Design theoretical or philosophical paper
Key finding Meditation as a form of bracketing allows the researcher to be fully present, diminishing subjectivity rather than eliminating it, to faithfully interpret participants' experiences.

Abstract

In this study, I recounted my experience using mantra meditation during a phenomenological study for the purposes of bracketing. The efficacy and purpose of bracketing have been debated from Husserl (1931), whose aimed was to achieve objectivity, to Heidegger (1962) who advocated for immersion of the researcher, through the French school (Merleau-Ponty, 1964) of middle ground, by whom bracketing was seen as the process to unearth and suspend biases for the better understanding of participants’ experiences (Arsel, 2017; Creswell & Creswell, 2017; Creswell & Poth, 2016; Fischer & Guzel, 2023).
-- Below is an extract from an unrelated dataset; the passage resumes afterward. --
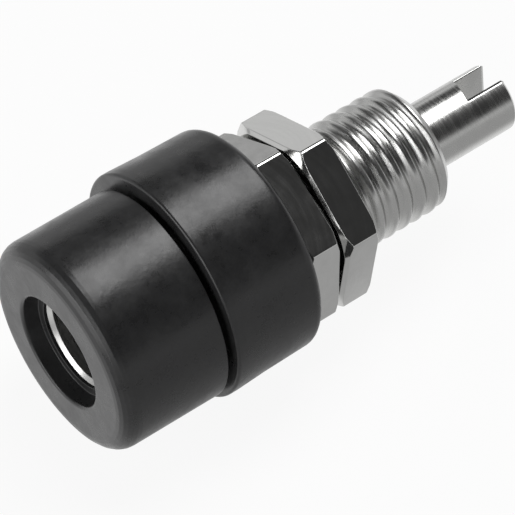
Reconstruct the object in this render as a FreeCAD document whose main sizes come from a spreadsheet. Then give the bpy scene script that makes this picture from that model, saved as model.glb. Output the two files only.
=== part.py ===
import FreeCAD, Part
import math
import os
import re
import Sketcher

# Insulated panel socket for a 4 mm banana plug, with a slotted solder pin.
# The socket's axis is Y: the plug goes in at the front, -Y, and the lead is
# soldered at the back, +Y. The origin is on the axis, in the plane where the
# front cap seats on the panel. Lengths are in mm, angles in degrees.

# Driving sizes, one row each in the document's sheet.
SIZES = {
    # turned metal socket body
    "plug_bore_dia": 4.0,        # standard hole for a 4 mm banana plug
    "bore_lead_in": 0.2,         # 45 degree chamfer at the bore's mouth
    "bore_floor": 5.15,          # metal left behind the bore's full depth
    "drill_point": 118.0,        # cone angle at the bottom of the bore
    "head_dia": 7.4,             # head that the front cap is moulded round
    "head_length": 2.0,
    "thread_dia": 6.0,           # crest of the fine M6 thread
    "thread_end_chamfer": 0.35,
    "thread_reach": 13.85,       # panel seat to the thread's end
    "pin_dia": 3.2,              # solder pin
    "pin_length": 4.9,
    "pin_chamfer": 0.15,
    "slot_width": 1.35,          # saw cut for the lead
    "slot_length": 1.7,
    "slot_turn": -8.0,           # the cut's faces look along X at 0
    # moulded front cap
    "cap_dia": 10.0,             # at the panel
    "cap_draft": 0.03,           # radius lost from the panel to the nose
    "cap_length": 5.4,           # head of the cap, in front of the panel
    "nose_radius": 0.8,
    "nose_wall": 1.1,            # plastic in front of the metal head
    "mouth_dia": 5.2,            # hole in the nose
    "mouth_radius": 0.35,
    "cap_rim_chamfer": 0.1,
    "collar_dia": 8.0,           # goes through the panel
    "collar_length": 3.6,
    "collar_chamfer": 0.2,
    # moulded rear sleeve
    "sleeve_gap": 0.3,           # open gap left between cap and sleeve
    "sleeve_length": 4.7,
    "sleeve_wall": 1.14,         # round the collar, just behind the lip
    "sleeve_draft": 0.04,        # radius lost from the lip to the rear
    "lip_height": 0.06,          # raised bead round the open end
    "lip_length": 0.5,
    "lip_chamfer": 0.2,
    "sleeve_rear_chamfer": 0.3,
    "sleeve_floor": 1.0,         # wall that the clamp nut presses on
    "sleeve_play": 0.22,         # radial play on the thread and the collar
    "sleeve_touch": 0.05,        # play left on the side it has dropped to
    "sleeve_drop_angle": -55.0,  # side it leans to, from +Z towards +X
    # hexagon nuts
    "nut_flats": 8.0,
    "nut_thickness": 1.9,
    "nut_face_dia": 8.4,         # the chamfer cuts the corners outside this
    "nut_chamfer_angle": 30.0,
    "nut_edge_break": 0.12,      # on the long edges of the flats
    "nut_play": 0.06,            # radial, on the thread's crest
    "nut_countersink": 0.25,
    "clamp_nut_angle": 0.0,      # a flat looks along X at 0
    "lock_nut_angle": 7.0,
}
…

In this study, however, I propose another approach to bracketing that expands beyond phenomenology and the duality of objectivity or immersion. I propose that bracketing, with the aim of meditation is inseparable from qualitative research. Meditation, as a form of bracketing, provokes the researcher to be fully present ensuring that participants’ experiences are heard and interpreted in a faithful manner. In this orientation, the goal of bracketing is not to rid one’s subjectivity but to allow subjectivity to be diminished and the researcher to be fully present to the other.